* Start Dataset excerpt *

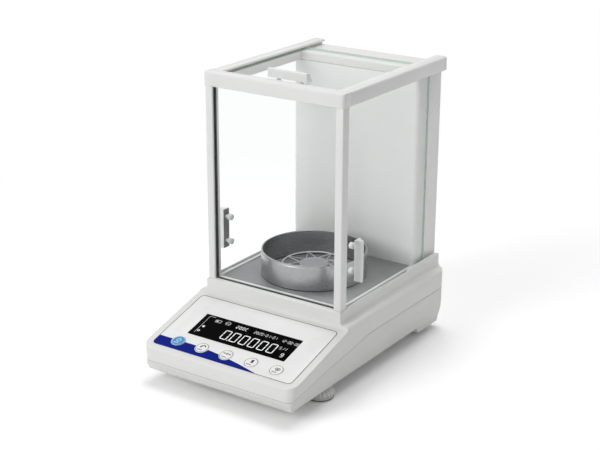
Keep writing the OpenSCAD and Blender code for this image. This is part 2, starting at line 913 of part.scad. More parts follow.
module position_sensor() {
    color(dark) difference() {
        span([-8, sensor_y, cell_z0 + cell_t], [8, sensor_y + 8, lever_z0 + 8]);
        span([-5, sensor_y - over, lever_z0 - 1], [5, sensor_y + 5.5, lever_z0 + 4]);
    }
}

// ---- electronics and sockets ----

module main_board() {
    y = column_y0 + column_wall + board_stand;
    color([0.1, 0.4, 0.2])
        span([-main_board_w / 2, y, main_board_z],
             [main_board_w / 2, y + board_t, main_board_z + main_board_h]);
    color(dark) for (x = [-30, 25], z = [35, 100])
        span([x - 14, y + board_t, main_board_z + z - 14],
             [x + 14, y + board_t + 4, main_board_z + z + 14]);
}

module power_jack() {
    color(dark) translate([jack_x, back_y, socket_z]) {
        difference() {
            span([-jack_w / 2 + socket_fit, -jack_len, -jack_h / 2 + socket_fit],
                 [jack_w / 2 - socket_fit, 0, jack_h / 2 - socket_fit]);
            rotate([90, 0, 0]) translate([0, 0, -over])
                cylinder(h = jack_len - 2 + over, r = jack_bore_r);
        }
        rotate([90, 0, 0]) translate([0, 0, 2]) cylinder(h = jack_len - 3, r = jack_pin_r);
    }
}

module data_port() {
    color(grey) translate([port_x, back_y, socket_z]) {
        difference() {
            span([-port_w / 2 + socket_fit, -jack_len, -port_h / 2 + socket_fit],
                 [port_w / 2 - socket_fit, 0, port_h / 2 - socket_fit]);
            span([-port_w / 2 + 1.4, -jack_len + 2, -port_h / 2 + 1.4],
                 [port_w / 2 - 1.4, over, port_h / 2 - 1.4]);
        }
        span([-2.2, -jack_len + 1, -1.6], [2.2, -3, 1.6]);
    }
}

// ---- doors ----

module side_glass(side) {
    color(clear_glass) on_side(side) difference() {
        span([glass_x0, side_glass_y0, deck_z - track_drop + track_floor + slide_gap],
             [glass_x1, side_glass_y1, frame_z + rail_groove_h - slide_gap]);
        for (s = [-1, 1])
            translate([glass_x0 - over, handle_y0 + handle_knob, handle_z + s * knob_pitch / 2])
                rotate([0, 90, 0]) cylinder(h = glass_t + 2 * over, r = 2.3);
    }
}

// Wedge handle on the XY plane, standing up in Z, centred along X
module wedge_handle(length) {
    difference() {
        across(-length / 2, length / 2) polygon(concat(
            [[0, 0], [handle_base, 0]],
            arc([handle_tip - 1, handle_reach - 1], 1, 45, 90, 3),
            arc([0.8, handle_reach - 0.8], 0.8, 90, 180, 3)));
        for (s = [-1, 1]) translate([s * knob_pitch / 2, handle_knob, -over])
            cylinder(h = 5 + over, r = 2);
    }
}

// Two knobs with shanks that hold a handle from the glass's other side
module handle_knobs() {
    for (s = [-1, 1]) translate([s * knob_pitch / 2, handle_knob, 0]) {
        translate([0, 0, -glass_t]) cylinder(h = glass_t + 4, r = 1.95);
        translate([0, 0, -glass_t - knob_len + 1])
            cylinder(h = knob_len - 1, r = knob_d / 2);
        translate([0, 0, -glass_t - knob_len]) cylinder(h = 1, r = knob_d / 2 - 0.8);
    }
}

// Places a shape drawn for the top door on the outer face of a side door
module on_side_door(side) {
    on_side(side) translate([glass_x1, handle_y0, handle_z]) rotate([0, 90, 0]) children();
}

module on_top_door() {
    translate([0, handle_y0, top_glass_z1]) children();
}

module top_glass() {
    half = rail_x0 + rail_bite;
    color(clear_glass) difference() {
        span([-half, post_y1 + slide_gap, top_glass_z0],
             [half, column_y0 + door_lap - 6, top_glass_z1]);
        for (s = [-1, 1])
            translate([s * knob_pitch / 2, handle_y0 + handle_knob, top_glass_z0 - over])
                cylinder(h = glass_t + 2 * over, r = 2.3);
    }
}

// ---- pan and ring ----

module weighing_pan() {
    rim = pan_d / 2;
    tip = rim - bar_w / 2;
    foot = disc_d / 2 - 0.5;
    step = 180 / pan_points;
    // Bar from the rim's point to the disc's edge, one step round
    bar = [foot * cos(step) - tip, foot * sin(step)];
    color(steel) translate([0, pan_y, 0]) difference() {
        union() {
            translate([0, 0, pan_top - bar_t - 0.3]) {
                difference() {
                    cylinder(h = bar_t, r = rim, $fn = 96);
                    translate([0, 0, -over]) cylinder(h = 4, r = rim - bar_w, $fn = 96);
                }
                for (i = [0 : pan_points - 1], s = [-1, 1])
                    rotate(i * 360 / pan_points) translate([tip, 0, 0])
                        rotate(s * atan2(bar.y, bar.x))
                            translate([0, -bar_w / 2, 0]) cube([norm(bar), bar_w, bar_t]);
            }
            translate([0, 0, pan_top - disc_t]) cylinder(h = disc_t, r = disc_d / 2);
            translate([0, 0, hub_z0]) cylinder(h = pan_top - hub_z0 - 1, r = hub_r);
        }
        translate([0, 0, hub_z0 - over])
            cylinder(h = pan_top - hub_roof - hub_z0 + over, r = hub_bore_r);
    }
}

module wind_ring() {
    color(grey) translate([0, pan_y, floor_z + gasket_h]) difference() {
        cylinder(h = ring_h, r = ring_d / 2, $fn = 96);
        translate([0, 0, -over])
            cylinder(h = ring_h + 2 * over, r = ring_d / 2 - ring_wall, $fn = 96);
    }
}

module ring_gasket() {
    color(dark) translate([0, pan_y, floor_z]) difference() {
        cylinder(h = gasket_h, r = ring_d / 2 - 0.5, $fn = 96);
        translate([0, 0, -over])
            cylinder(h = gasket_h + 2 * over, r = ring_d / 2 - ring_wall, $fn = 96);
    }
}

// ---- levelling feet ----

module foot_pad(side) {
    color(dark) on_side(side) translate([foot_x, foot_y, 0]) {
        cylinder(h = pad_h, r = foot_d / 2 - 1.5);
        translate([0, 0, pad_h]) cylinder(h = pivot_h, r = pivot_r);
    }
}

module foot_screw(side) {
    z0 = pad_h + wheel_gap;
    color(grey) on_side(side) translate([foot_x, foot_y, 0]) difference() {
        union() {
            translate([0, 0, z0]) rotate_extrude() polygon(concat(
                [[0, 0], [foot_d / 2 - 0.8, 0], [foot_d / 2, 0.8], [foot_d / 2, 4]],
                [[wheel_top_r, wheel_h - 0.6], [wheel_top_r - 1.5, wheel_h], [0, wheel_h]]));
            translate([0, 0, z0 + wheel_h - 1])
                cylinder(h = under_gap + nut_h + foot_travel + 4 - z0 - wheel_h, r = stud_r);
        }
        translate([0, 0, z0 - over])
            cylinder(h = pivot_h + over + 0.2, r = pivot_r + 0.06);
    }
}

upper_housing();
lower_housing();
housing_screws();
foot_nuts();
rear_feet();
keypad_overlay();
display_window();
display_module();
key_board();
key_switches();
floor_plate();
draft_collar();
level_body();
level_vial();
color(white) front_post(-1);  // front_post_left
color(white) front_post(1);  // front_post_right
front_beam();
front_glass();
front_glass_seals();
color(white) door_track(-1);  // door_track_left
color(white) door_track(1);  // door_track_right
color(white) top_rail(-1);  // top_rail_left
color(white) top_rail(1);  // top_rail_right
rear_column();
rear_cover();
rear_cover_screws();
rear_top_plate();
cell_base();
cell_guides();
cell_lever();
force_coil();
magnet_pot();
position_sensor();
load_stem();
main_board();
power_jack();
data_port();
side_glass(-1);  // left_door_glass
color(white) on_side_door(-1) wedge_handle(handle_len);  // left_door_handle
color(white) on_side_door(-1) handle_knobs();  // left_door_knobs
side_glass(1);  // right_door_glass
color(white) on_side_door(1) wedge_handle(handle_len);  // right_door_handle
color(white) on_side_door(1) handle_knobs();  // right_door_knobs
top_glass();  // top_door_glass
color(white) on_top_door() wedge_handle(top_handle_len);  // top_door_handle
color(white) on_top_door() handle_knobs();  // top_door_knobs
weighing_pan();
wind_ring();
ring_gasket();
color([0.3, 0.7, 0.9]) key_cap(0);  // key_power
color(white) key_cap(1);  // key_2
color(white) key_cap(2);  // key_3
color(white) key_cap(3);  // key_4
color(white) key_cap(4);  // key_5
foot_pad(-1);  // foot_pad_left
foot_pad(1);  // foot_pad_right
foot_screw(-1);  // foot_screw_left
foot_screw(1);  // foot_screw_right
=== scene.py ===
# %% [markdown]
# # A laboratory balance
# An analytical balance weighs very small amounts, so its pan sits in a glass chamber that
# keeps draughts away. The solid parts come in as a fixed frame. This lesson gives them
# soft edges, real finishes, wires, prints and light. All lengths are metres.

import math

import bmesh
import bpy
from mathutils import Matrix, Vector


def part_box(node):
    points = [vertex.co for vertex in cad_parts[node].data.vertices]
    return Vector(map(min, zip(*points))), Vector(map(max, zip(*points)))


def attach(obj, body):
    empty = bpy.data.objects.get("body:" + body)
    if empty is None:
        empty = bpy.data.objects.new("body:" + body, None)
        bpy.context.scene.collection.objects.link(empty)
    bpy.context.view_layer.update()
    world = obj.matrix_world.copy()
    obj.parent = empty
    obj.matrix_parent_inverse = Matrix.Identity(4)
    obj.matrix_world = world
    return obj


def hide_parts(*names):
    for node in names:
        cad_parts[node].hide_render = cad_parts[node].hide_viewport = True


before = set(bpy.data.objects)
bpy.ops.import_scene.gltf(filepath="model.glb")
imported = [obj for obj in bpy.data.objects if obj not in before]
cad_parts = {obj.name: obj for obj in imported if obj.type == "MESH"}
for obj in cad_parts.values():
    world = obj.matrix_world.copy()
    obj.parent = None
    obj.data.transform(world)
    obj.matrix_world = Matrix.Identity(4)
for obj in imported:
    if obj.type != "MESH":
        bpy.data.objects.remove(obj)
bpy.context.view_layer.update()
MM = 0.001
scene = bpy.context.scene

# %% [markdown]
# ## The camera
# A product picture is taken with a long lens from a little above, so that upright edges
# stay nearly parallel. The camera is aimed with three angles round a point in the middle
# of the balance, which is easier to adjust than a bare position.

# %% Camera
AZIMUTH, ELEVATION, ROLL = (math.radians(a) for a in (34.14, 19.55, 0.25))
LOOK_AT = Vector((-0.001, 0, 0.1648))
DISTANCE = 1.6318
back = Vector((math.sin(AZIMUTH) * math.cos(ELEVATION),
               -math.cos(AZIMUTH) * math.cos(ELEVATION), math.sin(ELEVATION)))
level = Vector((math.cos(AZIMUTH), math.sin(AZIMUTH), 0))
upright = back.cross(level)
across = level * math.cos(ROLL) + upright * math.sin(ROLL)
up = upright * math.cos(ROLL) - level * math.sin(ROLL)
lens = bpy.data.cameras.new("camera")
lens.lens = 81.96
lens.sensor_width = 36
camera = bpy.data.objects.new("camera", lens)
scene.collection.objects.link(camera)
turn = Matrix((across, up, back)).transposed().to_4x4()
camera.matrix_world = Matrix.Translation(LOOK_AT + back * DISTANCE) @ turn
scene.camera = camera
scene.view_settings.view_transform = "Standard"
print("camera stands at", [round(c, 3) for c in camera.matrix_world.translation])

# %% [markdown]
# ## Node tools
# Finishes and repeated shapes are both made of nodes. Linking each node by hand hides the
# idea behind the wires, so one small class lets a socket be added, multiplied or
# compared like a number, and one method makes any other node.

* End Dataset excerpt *

» **Directive**: Start at the line with "color(white) on_side_door(1) wedge_handle(handle_len);", stop at the line with "zip(*points))), Vector(map(max, zip(*points)))", and return every line in that stretch exactly, those two included.

» **Reply**:
color(white) on_side_door(1) wedge_handle(handle_len);  // right_door_handle
color(white) on_side_door(1) handle_knobs();  // right_door_knobs
top_glass();  // top_door_glass
color(white) on_top_door() wedge_handle(top_handle_len);  // top_door_handle
color(white) on_top_door() handle_knobs();  // top_door_knobs
weighing_pan();
wind_ring();
ring_gasket();
color([0.3, 0.7, 0.9]) key_cap(0);  // key_power
color(white) key_cap(1);  // key_2
color(white) key_cap(2);  // key_3
color(white) key_cap(3);  // key_4
color(white) key_cap(4);  // key_5
foot_pad(-1);  // foot_pad_left
foot_pad(1);  // foot_pad_right
foot_screw(-1);  // foot_screw_left
foot_screw(1);  // foot_screw_right
=== scene.py ===
# %% [markdown]
# # A laboratory balance
# An analytical balance weighs very small amounts, so its pan sits in a glass chamber that
# keeps draughts away. The solid parts come in as a fixed frame. This lesson gives them
# soft edges, real finishes, wires, prints and light. All lengths are metres.

import math

import bmesh
import bpy
from mathutils import Matrix, Vector


def part_box(node):
    points = [vertex.co for vertex in cad_parts[node].data.vertices]
    return Vector(map(min, zip(*points))), Vector(map(max, zip(*points)))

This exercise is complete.